Mayana obtained a BA in Biology at University of São Paulo in 1968, a M.Sc. and a D.Sc. in Biological Sciences from University of São Paulo in 1970 and 1974, respectively, her post-doctorate in Medical Genetics at the University of California at Los Angeles (UCLA), in 1977, and her livre-docência from University of São Paulo, in 1987. Mayana became interested in the study of muscular dystrophies when she was at college and followed a patient from a family with a high incidence of the condition, and who wanted to start a family.

In 1969, Dr Zatz started her work in genetic counseling in families which were carriers of neuromuscular diseases, in order to evaluate as well as to inform the risk of having offspring with a similar problem. Twelve years later she contacted these same families again, and found that most of the high risk families had avoided having children.

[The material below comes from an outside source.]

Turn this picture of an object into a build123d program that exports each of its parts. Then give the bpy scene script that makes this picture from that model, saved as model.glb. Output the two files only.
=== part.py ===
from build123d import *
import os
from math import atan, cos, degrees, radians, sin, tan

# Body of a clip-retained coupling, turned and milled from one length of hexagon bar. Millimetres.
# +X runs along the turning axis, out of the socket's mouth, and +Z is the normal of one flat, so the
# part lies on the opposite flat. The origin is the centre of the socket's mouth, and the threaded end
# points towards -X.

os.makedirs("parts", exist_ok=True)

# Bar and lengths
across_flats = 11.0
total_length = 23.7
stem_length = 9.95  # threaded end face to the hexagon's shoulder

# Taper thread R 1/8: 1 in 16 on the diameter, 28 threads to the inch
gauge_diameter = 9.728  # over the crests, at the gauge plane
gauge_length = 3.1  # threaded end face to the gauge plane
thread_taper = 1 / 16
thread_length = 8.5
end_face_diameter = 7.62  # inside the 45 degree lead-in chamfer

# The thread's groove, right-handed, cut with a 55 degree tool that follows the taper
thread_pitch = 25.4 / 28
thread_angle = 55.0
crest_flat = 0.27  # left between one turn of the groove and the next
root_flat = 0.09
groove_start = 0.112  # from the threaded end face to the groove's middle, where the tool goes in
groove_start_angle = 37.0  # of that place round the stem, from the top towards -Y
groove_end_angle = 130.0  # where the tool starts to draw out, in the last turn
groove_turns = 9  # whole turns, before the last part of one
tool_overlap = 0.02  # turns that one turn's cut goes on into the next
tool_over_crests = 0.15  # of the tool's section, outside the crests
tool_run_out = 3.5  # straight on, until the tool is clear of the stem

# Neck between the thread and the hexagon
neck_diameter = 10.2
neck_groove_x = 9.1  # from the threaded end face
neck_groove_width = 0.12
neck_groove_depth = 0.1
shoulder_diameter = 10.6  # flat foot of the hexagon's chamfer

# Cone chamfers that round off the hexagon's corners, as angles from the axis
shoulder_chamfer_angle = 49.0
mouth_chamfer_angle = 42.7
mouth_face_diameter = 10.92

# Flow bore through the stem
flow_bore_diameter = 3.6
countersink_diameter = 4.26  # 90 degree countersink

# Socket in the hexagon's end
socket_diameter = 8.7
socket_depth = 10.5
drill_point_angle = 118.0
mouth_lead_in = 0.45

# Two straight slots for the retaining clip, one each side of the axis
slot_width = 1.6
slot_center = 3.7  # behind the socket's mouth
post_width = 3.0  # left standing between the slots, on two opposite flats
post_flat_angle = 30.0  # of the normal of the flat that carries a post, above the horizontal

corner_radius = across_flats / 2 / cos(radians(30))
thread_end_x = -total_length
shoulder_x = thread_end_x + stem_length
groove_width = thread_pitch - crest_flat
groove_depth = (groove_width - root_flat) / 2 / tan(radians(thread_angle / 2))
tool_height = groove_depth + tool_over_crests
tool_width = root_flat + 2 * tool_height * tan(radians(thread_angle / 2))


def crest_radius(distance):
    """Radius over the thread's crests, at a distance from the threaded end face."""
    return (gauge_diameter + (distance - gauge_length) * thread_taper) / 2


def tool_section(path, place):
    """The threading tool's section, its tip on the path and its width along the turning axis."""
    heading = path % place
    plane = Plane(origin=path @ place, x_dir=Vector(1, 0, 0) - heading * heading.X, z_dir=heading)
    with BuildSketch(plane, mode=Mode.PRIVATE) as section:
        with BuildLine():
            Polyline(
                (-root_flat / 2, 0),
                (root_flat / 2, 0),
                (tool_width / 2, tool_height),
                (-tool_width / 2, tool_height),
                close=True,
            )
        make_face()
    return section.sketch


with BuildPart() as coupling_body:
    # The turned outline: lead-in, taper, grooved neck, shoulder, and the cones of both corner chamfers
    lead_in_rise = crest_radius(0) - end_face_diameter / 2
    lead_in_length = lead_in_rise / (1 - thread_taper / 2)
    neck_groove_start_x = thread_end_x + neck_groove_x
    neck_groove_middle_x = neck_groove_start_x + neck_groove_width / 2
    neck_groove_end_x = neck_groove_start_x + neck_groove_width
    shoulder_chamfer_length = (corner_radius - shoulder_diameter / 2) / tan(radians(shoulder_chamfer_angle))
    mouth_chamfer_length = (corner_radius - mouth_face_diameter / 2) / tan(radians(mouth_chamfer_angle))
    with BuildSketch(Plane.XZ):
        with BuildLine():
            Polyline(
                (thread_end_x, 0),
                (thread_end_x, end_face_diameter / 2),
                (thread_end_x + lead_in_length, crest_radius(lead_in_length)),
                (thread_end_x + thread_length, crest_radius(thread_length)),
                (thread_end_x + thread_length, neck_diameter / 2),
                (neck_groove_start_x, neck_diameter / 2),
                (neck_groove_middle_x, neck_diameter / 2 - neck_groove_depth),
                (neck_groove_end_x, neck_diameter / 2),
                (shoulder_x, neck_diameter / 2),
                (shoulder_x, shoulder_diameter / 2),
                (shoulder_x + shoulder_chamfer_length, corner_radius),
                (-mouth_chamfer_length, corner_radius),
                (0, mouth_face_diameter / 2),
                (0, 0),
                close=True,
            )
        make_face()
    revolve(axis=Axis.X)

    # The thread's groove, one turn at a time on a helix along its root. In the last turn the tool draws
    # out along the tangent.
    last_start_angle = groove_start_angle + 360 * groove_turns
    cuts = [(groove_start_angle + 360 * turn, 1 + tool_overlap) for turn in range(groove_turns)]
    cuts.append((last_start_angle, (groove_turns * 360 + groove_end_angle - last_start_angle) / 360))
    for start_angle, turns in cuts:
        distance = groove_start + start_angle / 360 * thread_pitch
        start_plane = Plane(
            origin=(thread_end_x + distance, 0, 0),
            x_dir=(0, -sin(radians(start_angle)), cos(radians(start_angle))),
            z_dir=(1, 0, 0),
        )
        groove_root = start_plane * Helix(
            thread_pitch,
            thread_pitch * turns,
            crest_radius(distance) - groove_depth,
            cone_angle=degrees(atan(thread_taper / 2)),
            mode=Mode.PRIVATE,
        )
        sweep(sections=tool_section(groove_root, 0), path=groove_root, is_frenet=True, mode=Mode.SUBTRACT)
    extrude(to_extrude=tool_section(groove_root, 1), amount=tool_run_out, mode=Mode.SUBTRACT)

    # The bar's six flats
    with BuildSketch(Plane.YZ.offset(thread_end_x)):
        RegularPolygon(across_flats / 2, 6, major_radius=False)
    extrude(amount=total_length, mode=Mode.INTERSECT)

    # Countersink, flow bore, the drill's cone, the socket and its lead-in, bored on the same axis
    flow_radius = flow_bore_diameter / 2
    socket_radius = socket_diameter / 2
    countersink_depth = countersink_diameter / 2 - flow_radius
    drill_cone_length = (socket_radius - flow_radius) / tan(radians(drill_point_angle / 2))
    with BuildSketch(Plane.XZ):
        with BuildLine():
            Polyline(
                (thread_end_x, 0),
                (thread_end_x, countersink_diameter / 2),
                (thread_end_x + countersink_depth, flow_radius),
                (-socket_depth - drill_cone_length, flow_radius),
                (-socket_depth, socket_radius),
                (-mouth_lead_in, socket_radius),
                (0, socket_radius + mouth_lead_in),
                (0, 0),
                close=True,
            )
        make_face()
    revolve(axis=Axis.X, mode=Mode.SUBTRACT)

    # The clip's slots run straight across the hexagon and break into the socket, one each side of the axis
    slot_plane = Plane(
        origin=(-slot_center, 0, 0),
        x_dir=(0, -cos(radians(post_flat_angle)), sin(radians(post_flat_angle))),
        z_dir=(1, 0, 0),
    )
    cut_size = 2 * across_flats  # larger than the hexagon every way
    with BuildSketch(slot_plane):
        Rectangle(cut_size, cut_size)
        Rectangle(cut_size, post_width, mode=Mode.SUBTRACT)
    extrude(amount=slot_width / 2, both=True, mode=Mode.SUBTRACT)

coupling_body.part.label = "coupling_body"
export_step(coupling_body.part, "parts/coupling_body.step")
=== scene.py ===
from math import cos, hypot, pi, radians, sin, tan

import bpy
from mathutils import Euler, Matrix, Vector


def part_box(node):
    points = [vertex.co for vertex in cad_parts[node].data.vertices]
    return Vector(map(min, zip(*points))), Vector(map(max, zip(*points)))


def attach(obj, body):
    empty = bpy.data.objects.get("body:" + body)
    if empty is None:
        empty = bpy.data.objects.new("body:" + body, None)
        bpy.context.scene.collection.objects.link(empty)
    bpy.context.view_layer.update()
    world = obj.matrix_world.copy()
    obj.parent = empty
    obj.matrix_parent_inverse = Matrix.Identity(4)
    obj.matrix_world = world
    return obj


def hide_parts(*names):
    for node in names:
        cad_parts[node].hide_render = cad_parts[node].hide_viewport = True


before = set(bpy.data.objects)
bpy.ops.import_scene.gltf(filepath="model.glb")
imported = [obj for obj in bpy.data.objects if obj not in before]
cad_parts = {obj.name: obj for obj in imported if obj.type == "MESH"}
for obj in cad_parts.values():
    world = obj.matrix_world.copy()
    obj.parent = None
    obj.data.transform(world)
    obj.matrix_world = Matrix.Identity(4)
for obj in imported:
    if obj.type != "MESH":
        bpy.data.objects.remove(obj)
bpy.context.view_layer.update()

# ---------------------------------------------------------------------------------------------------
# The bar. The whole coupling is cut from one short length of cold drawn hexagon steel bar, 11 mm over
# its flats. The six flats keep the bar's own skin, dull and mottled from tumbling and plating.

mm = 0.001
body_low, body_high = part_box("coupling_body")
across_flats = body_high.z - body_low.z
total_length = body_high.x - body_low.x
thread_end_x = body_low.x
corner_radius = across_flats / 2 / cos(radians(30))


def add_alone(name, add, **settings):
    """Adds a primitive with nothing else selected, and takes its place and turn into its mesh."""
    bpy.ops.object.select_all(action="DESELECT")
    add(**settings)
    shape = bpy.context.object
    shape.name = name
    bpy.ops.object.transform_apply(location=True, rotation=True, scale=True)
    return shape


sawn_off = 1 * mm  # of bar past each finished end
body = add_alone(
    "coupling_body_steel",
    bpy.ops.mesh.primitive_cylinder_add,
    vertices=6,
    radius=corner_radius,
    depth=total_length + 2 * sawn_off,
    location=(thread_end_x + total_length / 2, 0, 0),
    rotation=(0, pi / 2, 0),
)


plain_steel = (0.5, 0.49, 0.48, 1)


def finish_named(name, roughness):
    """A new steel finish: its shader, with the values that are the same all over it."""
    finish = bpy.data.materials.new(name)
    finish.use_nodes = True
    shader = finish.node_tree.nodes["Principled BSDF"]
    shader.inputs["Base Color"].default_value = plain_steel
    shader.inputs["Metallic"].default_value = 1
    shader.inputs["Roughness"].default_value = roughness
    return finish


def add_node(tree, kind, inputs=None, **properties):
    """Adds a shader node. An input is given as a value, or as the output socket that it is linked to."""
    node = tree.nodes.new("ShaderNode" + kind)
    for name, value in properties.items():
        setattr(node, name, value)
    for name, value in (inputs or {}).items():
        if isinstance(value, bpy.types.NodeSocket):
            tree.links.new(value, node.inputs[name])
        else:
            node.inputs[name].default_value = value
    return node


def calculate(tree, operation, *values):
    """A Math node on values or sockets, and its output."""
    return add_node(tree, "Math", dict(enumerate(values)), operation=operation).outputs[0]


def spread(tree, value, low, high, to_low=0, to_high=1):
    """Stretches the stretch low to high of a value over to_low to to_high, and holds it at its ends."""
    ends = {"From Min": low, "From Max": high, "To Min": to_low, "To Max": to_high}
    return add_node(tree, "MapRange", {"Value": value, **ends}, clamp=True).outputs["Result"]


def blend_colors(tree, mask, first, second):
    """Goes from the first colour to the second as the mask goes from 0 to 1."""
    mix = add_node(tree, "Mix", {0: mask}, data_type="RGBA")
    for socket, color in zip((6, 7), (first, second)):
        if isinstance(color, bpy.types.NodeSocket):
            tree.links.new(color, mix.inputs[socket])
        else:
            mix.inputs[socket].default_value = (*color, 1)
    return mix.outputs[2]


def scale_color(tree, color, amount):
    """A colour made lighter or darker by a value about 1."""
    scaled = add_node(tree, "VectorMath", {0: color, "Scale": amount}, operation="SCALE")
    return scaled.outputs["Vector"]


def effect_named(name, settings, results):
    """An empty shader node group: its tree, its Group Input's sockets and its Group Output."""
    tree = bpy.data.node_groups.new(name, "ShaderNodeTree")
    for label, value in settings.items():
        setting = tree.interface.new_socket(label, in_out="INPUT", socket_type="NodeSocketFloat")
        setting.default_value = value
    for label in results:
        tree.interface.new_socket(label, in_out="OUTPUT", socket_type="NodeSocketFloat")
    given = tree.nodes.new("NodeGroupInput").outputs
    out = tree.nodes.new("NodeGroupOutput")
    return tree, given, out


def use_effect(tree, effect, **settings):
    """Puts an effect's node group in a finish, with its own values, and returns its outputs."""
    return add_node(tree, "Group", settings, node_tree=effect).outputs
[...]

On the other hand, Mayana was shocked to see the way the sick children born during that period had been abandoned. These children, who generally had normal mental development but whose muscular problems were not treated, neither went to school nor underwent physical therapy.

Therefore, in 1981, Mayana and her team founded the Brazilian Association of Muscular Dystrophy (ABIM) at the Institute of Bioscience of the USP. Seven years later she obtained the physical location for the organization's headquarters. ABIM, which was the first center for assistance of dystrophy carriers in Latin America, weekly treats ca. 100 children and adolescents divided into daily groups of twenty patients, besides eventual visits adding up to approximately 300 people per month. Since its foundation the organization has assisted over 1,000 (mostly poor) children. They are first screened and upon confirmation of the illness are sent to the association for lifetime treatment. ABIM offers physical therapy, hydrotherapy, recreational activities, activities which stimulate creativity and reasoning, besides psychological group and individual support for the carriers and their relatives.

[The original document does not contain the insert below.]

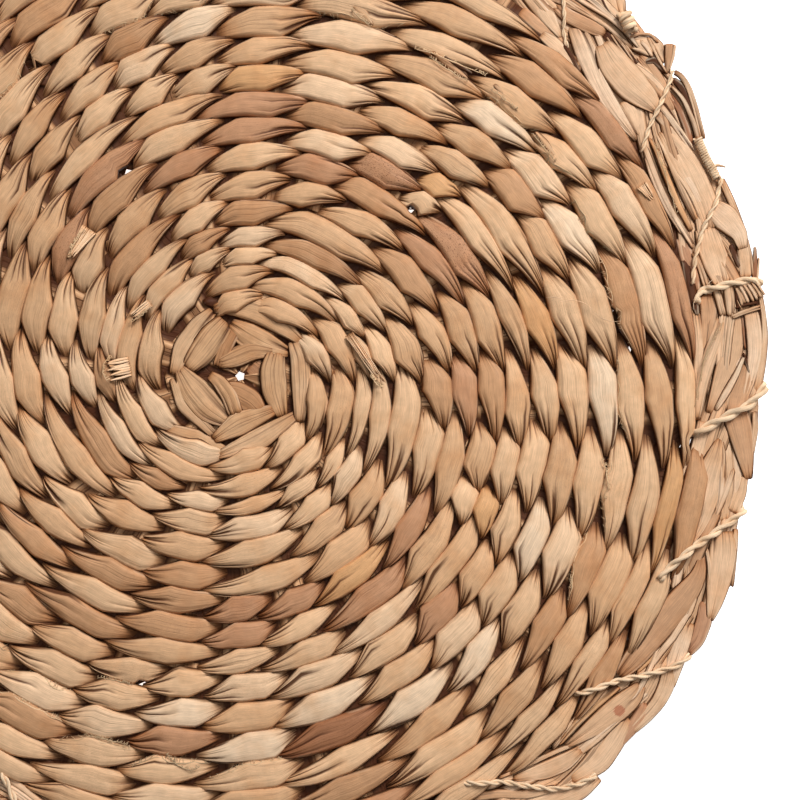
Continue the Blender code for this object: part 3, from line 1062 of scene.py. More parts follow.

Currently Mayana is a member of the International Human Genome Project of the Academy of Sciences of the State of São Paulo, and of the Brazilian Academy of Sciences. According to the Institute for Scientific Information, her work has been cited 1,500 times in 102 publications between 1977 and 1997. She has had 173 papers and approximately 150 articles published in foreign magazines such as "Nature Genetics" and "Human Molecular Genetics". Mayana is also columnist of Brazilian Veja Magazine and a recipient of the 2003 TWAS Prize.

Since the beginning of her career Mayana has assisted approximately 16,000 people of families affected by genetic diseases (mostly neuromuscular problems), which is the highest number of cases registered in the world. In the latter part of 1995, Mayana, professor Maria Rita Passos-Bueno, and doctorate student Eloísa de Sá Moreira were the first scientists in the world to find one of the genes related to a dystrophy which affects the arms and legs. They also mapped the gene responsible for the Knobloch syndrome, which causes a type of progressive blindness.